Il faut protéger le clan du plus dangereux des prédateurs, à savoir l’autre clan. Cela exige l’extrême cohésion de ses membres autour du plus fort dénominateur commun : le même « sang ». Mais dans sang il y a aussi consanguinité, une terrible menace pour la survie. Alors il faut aller la nuit voler quelques femmes chez l’ennemi haï et redouté pour qu’elles portent les enfants du clan, puis apprendre avec le temps à les négocier, elles et tout ce qui va avec. Mais ce ne sont pas seulement les gènes qu’il faut échanger. Sont tout aussi nécessaires tous les trucs de la survie, les produits et même les confidences écrites, peintes, ou chantées sur le terrible destin commun.
Tel est le dilemme de toujours : pour survivre il faut rejeter l’autre et l’incorporer, le fuir et lui courir derrière.
Les hommes étroits d’esprit et de cœur, nostalgiques du passé et effrayés par l’avenir défendront toujours l’identité par opposition. Les hommes larges de cœur et d’esprit, effrayés par le passé et nostalgiques de l’avenir, défendront toujours l’identité par apposition. Les uns comme les autres ne sont que les porte-parole de la conjoncture historique et du climat social. En période de vaches maigres, ce seront les « oppositionnistes » qui auront voix au chapitre surfant sur la peur et la paranoïa.
Si le débat qui sévit en France actuellement sent le roussi, c’est parce qu’il est révélateur d’une crise franco-française. En période de vaches grasses, ce seront les « apposissionnistes » qui profiteront du relâchement des tensions pour faire avancer la conscience collective vers notre dernière couche commune de l’identité : celle de l’appartenance au grand peuple de l’humanité et à la patrie des patries : la terre.

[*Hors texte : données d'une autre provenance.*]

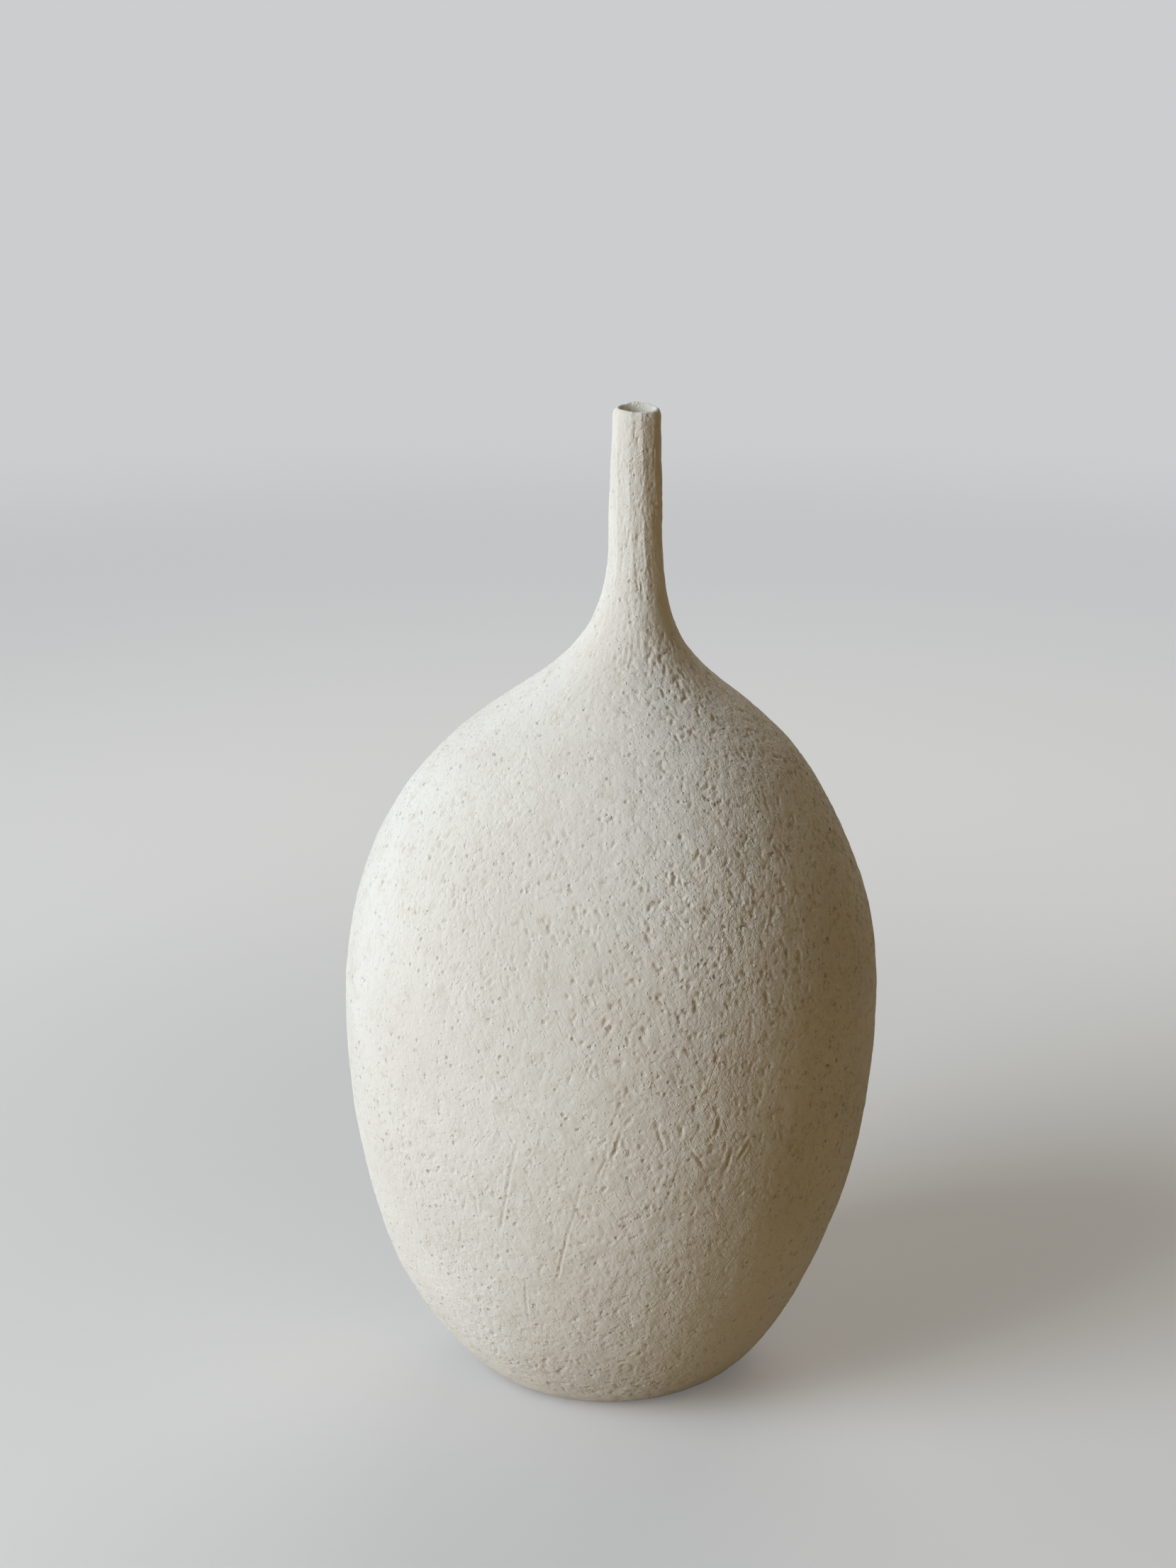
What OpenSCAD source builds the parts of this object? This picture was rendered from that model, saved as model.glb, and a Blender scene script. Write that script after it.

Les deux approches de la question sont comme les parallèles de la géométrie, coexistant côte à côte et appelées à ne jamais se rencontrer. Mais ni les tenants de l’une ou de l’autre n’empêcheront régressions et avancées dans un processus où l’identité des hommes et des peuples continuera jusqu’à la fin des temps à se faire et par l’opposition et par l’apposition.